Я уверовал, когда учился в десятом классе школы. Через некоторое время, ко мне подошла учительница истории, которая принимала довольно активное участие в жизни своих учеников. Она отвела меня в сторону и очень участливым голосом спросила:
— Денис, я слышала, что ты уверовал в Бога.
— Да.
— Что-то случилось?
Я удивился.
— Нет, ничего не случилось. А почему вы спрашиваете?
— Обычно,— ответила она,— люди обращаются к Богу, когда в их жизнь приходят большие трудности.
Я подумал и ответил:
— Возможно, вы правы, но я не стал ждать.
Да, именно в том период времени, да и много лет после, в моей жизни особых трудностей не было. Тем не менее, в дальнейшем я испытал на себе, что скорби действительно приближают нас к Богу.
Псалмопевец пишет:
Проходя долиною плача, они открывают в ней источники, и дождь покрывает ее благословением; (Пс. 83:7)
Есть такие источники, которых нет нигде, кроме долины плача. Живительная вода этих источников доступна только тем, кто оказался в этой долине.
Для Иаира перестало имеете ценность то, о чём он переживал раньше: мнение окружающих, авторитет среди своих коллег, предубеждение против Иисуса и т.п. Самое главное, исцеление дочери, затмило всё остальное.
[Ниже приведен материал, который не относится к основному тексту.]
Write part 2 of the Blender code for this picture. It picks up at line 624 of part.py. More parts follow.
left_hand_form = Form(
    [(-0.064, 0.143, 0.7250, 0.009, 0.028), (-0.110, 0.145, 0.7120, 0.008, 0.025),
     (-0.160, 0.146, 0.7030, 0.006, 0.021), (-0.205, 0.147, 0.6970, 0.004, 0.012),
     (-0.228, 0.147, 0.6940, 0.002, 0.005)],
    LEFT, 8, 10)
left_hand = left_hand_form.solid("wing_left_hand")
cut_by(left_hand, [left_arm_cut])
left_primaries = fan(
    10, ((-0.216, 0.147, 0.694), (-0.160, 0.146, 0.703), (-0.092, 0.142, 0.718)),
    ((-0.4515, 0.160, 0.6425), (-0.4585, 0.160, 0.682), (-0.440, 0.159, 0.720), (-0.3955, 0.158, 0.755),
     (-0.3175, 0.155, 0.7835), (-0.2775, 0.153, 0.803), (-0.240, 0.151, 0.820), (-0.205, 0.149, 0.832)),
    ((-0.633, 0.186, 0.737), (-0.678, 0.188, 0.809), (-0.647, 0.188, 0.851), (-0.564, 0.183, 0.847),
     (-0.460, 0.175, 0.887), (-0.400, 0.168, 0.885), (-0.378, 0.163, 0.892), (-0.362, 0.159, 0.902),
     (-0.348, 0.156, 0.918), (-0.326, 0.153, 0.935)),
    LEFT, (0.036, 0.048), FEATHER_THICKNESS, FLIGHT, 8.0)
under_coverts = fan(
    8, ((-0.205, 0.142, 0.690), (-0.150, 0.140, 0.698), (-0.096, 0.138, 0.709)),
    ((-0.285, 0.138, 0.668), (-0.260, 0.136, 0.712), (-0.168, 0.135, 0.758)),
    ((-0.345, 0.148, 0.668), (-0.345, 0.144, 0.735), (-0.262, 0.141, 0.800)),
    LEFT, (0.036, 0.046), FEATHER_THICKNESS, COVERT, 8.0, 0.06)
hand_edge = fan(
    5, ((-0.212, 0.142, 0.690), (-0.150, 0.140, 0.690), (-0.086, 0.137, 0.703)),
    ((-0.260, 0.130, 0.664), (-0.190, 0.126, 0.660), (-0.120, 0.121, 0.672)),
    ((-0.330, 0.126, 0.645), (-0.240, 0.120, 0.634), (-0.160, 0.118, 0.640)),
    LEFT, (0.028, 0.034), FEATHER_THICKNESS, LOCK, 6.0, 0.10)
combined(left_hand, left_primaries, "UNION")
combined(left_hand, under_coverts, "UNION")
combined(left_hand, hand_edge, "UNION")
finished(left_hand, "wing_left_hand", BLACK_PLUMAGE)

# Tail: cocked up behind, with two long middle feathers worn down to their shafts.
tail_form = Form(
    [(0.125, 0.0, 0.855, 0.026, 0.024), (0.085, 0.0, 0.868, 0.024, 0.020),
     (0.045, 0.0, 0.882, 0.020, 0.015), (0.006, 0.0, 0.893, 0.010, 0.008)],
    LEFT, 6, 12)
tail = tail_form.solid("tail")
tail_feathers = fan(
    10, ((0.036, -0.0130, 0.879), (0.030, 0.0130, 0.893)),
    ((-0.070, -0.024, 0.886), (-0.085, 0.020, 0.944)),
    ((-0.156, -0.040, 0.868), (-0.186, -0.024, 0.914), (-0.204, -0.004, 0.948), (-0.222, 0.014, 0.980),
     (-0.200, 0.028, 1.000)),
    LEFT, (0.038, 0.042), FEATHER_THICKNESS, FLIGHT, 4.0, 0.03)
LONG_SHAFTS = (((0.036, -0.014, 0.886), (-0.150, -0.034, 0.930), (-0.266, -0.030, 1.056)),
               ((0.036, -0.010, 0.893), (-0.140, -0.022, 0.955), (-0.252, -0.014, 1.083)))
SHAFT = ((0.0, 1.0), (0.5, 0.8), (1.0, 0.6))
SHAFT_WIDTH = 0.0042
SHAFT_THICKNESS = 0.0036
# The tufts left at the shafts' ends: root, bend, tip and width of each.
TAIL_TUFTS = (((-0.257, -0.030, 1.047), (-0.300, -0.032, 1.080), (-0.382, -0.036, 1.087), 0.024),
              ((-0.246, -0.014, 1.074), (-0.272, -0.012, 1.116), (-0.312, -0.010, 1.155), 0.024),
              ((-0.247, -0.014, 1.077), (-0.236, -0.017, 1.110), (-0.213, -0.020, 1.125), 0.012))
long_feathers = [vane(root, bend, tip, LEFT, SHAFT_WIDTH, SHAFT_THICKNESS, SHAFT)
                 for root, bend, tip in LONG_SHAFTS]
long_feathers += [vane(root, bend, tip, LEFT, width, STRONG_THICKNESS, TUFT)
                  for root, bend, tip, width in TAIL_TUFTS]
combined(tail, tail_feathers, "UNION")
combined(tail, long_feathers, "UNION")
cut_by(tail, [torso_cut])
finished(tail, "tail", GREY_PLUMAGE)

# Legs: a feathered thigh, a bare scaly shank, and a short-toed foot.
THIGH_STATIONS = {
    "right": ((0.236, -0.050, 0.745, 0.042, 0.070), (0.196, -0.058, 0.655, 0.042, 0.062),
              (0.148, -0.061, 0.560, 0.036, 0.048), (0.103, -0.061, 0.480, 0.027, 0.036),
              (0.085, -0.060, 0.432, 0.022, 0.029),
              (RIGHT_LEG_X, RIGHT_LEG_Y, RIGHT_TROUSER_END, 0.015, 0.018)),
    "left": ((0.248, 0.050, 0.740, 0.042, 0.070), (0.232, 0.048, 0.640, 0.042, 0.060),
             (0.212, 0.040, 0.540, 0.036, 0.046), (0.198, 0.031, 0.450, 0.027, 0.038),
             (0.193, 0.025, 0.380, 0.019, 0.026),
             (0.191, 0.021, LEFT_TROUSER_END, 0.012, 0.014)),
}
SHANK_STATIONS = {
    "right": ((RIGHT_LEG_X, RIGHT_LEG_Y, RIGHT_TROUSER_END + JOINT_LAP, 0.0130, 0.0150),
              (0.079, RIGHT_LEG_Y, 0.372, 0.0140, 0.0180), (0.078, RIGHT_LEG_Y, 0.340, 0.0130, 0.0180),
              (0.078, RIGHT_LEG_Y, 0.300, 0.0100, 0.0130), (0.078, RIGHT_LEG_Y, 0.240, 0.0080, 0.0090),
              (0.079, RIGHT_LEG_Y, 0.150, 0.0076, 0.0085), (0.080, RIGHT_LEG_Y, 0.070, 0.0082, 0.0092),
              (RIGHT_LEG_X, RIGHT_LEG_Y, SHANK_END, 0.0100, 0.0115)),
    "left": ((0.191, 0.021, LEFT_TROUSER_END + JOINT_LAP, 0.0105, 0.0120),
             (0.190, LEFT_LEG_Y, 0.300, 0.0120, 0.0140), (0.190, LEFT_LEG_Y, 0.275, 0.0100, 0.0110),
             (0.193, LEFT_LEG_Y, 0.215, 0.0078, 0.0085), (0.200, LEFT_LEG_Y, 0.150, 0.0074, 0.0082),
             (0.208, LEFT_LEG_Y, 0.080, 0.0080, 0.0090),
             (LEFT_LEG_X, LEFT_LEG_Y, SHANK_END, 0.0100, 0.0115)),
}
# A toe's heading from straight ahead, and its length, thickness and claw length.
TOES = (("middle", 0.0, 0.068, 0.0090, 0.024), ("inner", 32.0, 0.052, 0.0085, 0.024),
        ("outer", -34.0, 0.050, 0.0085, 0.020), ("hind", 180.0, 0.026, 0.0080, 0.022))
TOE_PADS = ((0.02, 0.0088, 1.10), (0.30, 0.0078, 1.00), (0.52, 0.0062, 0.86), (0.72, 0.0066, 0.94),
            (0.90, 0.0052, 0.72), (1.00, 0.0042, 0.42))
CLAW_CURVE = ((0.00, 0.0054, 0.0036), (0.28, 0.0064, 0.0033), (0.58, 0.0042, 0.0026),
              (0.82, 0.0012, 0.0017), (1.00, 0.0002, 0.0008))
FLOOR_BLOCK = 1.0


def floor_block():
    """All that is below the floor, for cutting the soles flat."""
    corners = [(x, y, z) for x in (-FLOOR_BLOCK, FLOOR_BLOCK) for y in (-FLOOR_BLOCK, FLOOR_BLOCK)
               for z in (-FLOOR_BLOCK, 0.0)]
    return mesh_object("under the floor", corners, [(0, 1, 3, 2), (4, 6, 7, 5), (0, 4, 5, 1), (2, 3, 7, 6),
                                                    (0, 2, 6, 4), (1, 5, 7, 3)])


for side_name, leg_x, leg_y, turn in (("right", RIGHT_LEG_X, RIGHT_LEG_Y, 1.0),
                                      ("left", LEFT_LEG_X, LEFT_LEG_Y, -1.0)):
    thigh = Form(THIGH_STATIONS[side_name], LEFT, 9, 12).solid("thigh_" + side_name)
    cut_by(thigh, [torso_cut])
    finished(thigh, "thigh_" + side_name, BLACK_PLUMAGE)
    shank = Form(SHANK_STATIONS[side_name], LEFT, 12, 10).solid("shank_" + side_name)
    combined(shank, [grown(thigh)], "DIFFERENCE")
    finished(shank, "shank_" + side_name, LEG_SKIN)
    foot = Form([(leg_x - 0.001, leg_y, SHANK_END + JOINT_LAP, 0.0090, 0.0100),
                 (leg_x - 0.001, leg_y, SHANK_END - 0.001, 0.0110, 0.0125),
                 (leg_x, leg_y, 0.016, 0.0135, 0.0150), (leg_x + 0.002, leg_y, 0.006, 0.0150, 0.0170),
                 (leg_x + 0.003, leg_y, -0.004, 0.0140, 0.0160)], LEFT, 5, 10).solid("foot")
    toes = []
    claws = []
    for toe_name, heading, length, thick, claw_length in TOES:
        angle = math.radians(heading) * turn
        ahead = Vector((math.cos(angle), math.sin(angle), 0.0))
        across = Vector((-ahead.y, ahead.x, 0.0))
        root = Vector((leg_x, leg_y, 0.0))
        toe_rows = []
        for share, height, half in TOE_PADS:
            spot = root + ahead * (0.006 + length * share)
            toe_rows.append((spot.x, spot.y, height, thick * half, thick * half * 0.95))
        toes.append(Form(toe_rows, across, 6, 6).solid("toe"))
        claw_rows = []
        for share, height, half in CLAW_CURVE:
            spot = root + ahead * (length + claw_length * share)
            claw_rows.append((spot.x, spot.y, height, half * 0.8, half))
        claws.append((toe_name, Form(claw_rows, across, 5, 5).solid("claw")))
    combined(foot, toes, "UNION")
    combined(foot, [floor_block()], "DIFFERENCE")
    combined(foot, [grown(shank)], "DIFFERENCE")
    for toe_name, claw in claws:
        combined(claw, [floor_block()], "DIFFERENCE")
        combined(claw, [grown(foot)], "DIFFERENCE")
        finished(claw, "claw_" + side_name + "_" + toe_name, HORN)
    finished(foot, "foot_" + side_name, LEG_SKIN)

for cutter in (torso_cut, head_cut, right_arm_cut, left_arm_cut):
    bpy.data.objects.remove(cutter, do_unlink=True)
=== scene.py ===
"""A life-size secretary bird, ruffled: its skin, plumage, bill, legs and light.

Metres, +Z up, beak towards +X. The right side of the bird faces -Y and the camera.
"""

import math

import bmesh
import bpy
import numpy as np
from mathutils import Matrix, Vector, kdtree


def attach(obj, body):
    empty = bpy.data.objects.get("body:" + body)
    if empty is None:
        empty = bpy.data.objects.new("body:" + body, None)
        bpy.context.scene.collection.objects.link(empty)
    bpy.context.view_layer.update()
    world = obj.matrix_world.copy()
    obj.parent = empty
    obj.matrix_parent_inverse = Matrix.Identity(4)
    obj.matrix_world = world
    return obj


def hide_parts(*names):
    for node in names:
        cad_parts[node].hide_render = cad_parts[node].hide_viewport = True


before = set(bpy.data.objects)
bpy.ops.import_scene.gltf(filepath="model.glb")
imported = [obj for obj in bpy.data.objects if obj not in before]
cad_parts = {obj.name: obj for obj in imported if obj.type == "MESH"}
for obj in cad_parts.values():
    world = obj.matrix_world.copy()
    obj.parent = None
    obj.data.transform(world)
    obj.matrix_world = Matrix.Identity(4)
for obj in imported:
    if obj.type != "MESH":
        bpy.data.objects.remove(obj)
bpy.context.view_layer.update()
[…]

Хотелось бы отметить еще одну мысль. Говорят, что членом еврейского синедриона, верховного суда Израиля, не мог быть бездетный человек, а Апостол Павел выдвигает одно из требований к пресвитеру: детей имеющий верных, хорошо управляющий домом своим. Весьма мудрые правила. К сожалению, нередки случаи, когда человек совершенно меняет свои взгляды на те или иные явления, когда подросли его дети. Дело усложняется, если этот человек наделён властью. К сожалению, можно привести десятки примеров, когда пресвитер церкви довольно жестко притеснял верующих за то, за что, спустя семь-десять лет, он не делал даже замечания своим собственным детям.
Иаир переоценил свои взгляды, когда дело коснулось его дочери.
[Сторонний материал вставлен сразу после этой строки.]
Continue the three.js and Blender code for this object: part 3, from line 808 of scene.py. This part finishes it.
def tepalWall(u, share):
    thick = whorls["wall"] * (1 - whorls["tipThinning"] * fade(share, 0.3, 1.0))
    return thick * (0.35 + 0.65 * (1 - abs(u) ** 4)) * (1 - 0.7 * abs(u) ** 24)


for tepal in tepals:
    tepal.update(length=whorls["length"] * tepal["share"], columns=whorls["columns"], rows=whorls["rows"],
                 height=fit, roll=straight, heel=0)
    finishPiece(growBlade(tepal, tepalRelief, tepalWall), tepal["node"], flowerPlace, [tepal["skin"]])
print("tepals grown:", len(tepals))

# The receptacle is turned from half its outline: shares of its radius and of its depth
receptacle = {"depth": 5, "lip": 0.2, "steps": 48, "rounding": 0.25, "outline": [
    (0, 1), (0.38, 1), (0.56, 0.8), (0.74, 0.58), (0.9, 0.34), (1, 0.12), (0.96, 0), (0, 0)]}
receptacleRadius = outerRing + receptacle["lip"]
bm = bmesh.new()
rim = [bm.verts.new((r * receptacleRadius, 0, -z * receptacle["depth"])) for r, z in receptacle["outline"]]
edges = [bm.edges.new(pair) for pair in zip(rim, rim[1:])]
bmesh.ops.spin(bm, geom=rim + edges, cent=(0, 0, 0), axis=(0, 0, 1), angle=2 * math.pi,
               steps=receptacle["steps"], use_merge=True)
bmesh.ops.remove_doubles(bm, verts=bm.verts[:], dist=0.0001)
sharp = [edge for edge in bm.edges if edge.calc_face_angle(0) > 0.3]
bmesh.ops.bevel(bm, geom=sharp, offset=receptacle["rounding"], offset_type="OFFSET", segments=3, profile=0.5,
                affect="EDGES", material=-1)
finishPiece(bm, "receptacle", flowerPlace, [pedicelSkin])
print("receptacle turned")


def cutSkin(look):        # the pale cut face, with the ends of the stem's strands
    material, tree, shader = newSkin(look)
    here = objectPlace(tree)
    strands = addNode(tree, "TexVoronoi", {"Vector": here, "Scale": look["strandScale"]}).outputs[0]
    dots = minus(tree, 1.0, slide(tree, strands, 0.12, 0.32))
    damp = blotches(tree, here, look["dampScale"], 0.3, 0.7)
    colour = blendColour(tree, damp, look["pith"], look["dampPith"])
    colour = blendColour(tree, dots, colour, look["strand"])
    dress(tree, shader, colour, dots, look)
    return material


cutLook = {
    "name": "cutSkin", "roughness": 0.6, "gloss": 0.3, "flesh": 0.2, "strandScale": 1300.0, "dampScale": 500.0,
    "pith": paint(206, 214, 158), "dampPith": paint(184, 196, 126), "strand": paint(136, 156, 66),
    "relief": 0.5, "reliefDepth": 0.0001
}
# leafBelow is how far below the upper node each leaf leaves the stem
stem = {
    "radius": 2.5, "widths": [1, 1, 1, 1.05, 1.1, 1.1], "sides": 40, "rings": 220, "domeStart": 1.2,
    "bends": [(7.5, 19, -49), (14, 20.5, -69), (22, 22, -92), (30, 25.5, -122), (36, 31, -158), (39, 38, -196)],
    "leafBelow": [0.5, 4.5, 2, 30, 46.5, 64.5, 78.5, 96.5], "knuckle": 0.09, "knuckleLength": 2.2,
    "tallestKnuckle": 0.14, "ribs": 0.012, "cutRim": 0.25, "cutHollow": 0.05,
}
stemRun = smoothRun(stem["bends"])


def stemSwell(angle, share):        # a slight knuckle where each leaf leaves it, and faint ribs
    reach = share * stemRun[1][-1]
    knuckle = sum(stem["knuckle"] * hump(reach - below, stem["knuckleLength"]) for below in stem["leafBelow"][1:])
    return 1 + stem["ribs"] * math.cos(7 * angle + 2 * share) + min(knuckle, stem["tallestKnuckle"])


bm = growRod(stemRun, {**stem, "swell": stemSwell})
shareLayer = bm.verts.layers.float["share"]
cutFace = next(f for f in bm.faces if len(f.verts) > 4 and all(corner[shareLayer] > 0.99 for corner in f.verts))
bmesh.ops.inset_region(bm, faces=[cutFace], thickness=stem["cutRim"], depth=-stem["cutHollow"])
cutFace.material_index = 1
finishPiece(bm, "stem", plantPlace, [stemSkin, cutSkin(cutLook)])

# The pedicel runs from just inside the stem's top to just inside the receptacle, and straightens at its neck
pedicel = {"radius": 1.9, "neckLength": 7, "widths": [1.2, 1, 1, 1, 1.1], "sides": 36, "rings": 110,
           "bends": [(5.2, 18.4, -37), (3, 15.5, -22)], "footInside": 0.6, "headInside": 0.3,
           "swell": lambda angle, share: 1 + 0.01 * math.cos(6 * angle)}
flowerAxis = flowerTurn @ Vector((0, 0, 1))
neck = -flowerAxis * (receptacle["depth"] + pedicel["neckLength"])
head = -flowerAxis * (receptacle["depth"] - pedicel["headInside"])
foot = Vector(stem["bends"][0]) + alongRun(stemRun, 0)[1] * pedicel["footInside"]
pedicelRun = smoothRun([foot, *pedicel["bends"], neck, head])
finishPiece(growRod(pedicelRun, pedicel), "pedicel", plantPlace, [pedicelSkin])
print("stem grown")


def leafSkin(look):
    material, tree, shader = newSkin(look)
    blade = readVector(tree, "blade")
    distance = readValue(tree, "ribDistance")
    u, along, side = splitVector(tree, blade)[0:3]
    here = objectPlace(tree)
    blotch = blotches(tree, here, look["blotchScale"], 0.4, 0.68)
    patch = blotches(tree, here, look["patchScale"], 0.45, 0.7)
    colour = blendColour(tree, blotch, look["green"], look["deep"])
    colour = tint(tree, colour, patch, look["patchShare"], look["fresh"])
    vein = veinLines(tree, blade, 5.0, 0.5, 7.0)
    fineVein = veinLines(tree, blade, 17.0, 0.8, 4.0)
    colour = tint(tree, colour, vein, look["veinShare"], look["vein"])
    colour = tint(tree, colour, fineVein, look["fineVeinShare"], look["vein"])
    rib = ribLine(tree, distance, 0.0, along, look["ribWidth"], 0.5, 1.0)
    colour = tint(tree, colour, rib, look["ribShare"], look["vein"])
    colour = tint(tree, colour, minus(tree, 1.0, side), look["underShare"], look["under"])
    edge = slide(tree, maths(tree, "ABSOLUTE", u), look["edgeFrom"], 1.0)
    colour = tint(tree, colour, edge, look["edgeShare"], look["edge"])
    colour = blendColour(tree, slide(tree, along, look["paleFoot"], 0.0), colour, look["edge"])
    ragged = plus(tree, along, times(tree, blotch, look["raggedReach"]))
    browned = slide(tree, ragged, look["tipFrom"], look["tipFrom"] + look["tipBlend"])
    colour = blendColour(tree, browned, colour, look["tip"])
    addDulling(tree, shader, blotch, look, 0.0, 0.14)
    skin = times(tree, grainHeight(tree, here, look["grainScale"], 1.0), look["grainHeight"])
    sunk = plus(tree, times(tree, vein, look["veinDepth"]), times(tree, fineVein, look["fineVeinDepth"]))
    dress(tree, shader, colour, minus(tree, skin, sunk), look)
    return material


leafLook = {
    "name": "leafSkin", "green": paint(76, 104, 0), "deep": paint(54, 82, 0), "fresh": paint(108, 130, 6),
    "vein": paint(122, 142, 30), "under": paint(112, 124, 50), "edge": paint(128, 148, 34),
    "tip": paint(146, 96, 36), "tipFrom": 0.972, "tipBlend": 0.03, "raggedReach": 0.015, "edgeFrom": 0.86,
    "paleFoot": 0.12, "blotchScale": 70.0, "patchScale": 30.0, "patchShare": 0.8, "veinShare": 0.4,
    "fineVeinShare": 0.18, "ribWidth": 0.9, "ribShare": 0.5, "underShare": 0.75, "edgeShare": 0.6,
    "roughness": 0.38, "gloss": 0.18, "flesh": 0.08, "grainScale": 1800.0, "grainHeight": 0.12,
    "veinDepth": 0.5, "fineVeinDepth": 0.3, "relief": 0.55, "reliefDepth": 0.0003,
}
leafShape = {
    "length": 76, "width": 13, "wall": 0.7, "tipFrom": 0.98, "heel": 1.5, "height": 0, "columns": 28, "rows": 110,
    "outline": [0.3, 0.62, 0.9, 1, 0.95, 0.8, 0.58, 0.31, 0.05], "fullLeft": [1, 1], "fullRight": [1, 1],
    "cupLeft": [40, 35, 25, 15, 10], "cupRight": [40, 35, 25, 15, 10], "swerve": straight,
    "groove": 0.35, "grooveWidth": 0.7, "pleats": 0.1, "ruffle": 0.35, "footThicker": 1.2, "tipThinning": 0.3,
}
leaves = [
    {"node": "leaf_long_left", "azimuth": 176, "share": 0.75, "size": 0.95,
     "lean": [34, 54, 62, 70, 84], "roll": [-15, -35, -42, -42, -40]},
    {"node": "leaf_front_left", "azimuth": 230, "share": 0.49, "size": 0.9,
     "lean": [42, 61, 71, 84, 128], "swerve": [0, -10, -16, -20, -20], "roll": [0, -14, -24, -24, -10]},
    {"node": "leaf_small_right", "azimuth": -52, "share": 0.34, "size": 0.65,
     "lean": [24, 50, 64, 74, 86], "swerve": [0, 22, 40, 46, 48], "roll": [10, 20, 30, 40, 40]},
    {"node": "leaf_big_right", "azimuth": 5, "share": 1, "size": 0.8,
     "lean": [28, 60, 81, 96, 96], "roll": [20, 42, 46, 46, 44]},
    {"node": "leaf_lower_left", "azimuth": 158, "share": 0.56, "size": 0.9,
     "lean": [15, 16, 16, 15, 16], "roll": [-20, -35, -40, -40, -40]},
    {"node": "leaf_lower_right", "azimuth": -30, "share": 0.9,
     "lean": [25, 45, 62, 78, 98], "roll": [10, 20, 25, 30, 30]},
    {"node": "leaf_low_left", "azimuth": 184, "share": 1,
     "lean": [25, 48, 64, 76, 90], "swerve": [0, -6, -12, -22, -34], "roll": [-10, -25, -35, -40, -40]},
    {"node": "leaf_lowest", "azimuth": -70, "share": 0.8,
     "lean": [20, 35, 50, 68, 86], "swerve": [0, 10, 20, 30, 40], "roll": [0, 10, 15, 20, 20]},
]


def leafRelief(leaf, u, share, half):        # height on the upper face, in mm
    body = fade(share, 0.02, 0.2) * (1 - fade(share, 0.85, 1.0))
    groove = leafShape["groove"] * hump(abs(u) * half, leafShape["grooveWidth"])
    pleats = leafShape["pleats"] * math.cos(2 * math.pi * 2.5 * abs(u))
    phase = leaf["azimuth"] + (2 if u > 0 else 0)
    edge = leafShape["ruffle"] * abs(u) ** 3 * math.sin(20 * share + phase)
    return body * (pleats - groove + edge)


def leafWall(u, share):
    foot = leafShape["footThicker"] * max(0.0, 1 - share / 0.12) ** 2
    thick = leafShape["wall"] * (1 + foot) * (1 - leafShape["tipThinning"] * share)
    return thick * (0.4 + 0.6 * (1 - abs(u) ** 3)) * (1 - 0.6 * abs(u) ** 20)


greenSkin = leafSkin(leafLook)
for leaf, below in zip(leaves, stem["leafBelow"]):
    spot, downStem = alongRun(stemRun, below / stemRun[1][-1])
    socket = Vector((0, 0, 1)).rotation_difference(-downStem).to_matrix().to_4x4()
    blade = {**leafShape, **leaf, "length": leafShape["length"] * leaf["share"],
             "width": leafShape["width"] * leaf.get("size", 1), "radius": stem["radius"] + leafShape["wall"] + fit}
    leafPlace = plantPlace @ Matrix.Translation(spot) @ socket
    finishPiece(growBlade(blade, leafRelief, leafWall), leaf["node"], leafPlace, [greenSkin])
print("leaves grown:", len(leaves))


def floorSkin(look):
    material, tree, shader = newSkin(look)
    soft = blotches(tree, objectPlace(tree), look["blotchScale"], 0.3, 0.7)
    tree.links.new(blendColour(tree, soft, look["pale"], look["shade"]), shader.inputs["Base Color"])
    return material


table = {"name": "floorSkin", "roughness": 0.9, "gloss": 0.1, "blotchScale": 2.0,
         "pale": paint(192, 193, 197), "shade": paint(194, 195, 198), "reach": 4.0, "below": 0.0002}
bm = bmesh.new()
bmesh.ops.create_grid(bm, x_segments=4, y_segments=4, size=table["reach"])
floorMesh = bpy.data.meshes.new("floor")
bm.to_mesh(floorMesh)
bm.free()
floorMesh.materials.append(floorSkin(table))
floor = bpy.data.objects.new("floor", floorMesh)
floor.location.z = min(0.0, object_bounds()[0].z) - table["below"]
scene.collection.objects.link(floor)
В 1959 году Евгений Евтушенко написал стихотворение, которое, как мне кажется, уместно привести здесь:
Я был жесток.
Я резко обличал,
о собственных ошибках не печалясь.
Казалось мне —
людей я обучал,
как надо жить,
и люди обучались.
Но —
стал прощать…
Тревожная примета!
И мне уже на выступленье где-то
сказала чудненький очкарик-лаборантка,
что я смотрю на вещи либерально.
Приходят мальчики,
надменые и властные.
Они сжимают кулочки влажные
и, задыхаясь от смертельной сладости,
отважно обличают
мои слабости.
Давайте, мальчики!
Давайте!
Будьте стойкими!
Я просто старше вас в познании своём.
Переставая быть к другим жестокими,
быть молодыми мы перестаём.
Я понимаю,
что умнее —
со стыдливостью.
Вы неразумнее,
но это не беда,
ведь даже и в своей несправедливости
вы тоже справедливы иногда.
Давайте, мальчики!
Но знайте,-
старше станете,
и, зарекаясь ошибаться впредь,
от собственной жестокости устанете
и потихоньку бедете добреть.
Другие мальчики,
надменные и властные,
придут,
сжимая кулачонки влажные,
и, задыхаясь
от смертельной сладости,
обрушаться они
на ваши слабости.
Вы будете —
предсказываю —
мучиться,
порою даже огрызаться зло,
но всё таки
в себе найдёте мужество,
чтобы сказать
как вам ни тяжело:
«Давайте, мальчики!»
Приветствую Денис! У меня возник вопрос: так это само собой разумеется, что с подрастанием своих детей не так строго судишь? Я поняла вашу мысль, но это же не правильно когда на одни и те обстоятельства, по разному реагируешь , только по тому что это ТВОИ дети!?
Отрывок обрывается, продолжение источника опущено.